*Stated goal*.
Starting at the line that contains "place(feature, HAND_AT, layer(0))", copy every line down to the line that contains "SHEET = 4.0", inclusive, exactly as it stands. Omit all other lines.

*Information provided*.
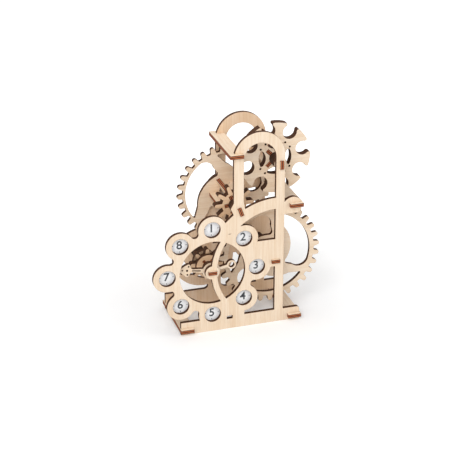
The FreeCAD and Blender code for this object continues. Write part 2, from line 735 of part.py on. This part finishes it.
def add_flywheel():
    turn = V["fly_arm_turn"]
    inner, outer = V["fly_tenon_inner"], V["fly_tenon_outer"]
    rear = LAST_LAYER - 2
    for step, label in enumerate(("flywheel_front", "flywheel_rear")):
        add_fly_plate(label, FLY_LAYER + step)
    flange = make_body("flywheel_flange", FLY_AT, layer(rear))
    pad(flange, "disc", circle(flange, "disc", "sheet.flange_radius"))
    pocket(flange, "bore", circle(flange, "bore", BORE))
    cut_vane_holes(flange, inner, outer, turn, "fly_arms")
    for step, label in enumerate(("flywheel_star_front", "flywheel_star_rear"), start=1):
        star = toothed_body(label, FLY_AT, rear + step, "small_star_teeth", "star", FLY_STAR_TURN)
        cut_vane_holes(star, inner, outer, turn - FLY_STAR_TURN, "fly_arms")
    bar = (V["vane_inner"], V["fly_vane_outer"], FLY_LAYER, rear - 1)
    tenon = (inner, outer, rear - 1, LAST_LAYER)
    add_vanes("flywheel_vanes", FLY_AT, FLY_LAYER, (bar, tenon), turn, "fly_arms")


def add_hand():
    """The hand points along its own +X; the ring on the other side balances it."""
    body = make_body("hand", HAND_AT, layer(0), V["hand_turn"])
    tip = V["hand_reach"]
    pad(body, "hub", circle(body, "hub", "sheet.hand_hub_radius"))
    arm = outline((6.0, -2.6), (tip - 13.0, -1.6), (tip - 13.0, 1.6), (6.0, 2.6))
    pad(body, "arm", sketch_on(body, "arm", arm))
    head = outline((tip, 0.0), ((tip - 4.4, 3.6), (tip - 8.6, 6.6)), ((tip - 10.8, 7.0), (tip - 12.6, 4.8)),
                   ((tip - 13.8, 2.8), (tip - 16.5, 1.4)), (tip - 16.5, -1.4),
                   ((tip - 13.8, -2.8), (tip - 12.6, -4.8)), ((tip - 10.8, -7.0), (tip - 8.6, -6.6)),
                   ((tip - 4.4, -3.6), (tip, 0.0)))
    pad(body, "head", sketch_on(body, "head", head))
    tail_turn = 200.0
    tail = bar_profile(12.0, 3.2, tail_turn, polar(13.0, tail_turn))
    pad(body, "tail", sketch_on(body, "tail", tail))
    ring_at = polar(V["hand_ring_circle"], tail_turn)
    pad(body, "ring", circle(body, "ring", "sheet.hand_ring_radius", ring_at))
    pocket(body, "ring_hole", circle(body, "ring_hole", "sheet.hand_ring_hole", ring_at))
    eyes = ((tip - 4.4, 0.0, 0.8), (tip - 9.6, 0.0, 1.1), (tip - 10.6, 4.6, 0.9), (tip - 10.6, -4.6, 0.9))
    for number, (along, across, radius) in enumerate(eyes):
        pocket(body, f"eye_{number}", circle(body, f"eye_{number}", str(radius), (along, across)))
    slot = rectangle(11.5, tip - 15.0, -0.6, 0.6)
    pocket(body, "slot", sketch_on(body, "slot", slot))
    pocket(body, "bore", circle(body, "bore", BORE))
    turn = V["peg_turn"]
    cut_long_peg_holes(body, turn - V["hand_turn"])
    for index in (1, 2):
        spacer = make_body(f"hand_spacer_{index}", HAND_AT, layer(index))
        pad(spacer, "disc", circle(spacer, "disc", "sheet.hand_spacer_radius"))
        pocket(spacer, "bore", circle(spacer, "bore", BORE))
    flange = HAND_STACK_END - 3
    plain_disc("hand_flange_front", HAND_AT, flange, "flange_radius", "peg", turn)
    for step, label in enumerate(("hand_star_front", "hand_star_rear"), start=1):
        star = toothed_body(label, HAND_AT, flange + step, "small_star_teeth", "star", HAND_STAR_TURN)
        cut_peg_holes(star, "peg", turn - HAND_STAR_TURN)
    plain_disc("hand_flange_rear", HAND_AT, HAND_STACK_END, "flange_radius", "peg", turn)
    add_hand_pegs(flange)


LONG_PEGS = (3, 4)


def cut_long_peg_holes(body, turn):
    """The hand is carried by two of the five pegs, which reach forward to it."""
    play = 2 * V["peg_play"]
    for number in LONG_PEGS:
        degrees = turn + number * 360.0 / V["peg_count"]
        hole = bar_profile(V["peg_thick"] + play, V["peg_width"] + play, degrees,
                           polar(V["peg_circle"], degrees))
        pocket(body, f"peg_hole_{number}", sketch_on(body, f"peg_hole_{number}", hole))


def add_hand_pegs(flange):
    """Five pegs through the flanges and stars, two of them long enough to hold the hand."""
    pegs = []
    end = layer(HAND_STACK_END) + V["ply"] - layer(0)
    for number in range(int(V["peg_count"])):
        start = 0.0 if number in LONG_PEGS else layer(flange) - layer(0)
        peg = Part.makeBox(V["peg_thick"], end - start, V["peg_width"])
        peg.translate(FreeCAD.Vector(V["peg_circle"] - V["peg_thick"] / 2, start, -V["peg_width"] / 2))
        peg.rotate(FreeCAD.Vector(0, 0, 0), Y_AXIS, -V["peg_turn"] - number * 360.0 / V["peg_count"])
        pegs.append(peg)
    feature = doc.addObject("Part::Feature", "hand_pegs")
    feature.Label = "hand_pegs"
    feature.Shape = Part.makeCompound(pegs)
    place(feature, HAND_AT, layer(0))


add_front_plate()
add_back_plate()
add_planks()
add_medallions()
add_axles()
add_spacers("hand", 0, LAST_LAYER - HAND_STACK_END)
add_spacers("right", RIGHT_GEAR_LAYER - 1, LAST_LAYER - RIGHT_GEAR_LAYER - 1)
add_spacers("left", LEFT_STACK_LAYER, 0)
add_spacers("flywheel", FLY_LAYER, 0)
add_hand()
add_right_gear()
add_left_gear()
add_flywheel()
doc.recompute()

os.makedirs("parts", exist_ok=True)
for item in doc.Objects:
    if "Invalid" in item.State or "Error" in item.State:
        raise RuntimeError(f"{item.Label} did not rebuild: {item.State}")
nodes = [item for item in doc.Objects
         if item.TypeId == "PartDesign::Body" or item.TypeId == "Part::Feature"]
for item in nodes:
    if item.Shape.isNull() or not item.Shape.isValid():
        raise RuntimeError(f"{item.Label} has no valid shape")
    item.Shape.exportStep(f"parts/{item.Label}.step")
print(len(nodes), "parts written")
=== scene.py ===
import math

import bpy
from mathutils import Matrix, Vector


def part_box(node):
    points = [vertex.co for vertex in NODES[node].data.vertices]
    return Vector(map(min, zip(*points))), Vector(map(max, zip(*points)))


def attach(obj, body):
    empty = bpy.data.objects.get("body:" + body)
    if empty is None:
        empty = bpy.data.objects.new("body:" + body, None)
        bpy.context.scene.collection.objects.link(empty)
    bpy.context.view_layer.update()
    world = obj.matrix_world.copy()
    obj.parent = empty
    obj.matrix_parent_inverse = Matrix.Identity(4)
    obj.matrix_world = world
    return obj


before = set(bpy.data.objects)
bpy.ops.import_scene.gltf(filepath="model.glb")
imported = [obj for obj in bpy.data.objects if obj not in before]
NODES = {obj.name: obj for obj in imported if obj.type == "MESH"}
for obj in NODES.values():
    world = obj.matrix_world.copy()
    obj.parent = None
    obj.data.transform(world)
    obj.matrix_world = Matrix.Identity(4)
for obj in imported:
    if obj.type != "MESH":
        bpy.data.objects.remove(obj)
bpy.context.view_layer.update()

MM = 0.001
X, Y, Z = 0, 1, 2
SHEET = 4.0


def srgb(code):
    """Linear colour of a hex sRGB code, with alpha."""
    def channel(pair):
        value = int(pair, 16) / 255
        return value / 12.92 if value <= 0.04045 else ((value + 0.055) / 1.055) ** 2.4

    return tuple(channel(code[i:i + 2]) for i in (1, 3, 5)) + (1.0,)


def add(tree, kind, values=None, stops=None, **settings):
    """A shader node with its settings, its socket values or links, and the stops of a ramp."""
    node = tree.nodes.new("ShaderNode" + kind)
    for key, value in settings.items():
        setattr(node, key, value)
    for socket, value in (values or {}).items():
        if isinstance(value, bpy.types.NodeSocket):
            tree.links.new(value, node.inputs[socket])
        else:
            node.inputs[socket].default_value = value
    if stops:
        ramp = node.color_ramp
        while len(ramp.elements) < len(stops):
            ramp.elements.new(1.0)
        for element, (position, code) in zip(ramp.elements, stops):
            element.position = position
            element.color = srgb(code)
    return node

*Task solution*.
    place(feature, HAND_AT, layer(0))


add_front_plate()
add_back_plate()
add_planks()
add_medallions()
add_axles()
add_spacers("hand", 0, LAST_LAYER - HAND_STACK_END)
add_spacers("right", RIGHT_GEAR_LAYER - 1, LAST_LAYER - RIGHT_GEAR_LAYER - 1)
add_spacers("left", LEFT_STACK_LAYER, 0)
add_spacers("flywheel", FLY_LAYER, 0)
add_hand()
add_right_gear()
add_left_gear()
add_flywheel()
doc.recompute()

os.makedirs("parts", exist_ok=True)
for item in doc.Objects:
    if "Invalid" in item.State or "Error" in item.State:
        raise RuntimeError(f"{item.Label} did not rebuild: {item.State}")
nodes = [item for item in doc.Objects
         if item.TypeId == "PartDesign::Body" or item.TypeId == "Part::Feature"]
for item in nodes:
    if item.Shape.isNull() or not item.Shape.isValid():
        raise RuntimeError(f"{item.Label} has no valid shape")
    item.Shape.exportStep(f"parts/{item.Label}.step")
print(len(nodes), "parts written")
=== scene.py ===
import math

import bpy
from mathutils import Matrix, Vector


def part_box(node):
    points = [vertex.co for vertex in NODES[node].data.vertices]
    return Vector(map(min, zip(*points))), Vector(map(max, zip(*points)))


def attach(obj, body):
    empty = bpy.data.objects.get("body:" + body)
    if empty is None:
        empty = bpy.data.objects.new("body:" + body, None)
        bpy.context.scene.collection.objects.link(empty)
    bpy.context.view_layer.update()
    world = obj.matrix_world.copy()
    obj.parent = empty
    obj.matrix_parent_inverse = Matrix.Identity(4)
    obj.matrix_world = world
    return obj


before = set(bpy.data.objects)
bpy.ops.import_scene.gltf(filepath="model.glb")
imported = [obj for obj in bpy.data.objects if obj not in before]
NODES = {obj.name: obj for obj in imported if obj.type == "MESH"}
for obj in NODES.values():
    world = obj.matrix_world.copy()
    obj.parent = None
    obj.data.transform(world)
    obj.matrix_world = Matrix.Identity(4)
for obj in imported:
    if obj.type != "MESH":
        bpy.data.objects.remove(obj)
bpy.context.view_layer.update()

MM = 0.001
X, Y, Z = 0, 1, 2
SHEET = 4.0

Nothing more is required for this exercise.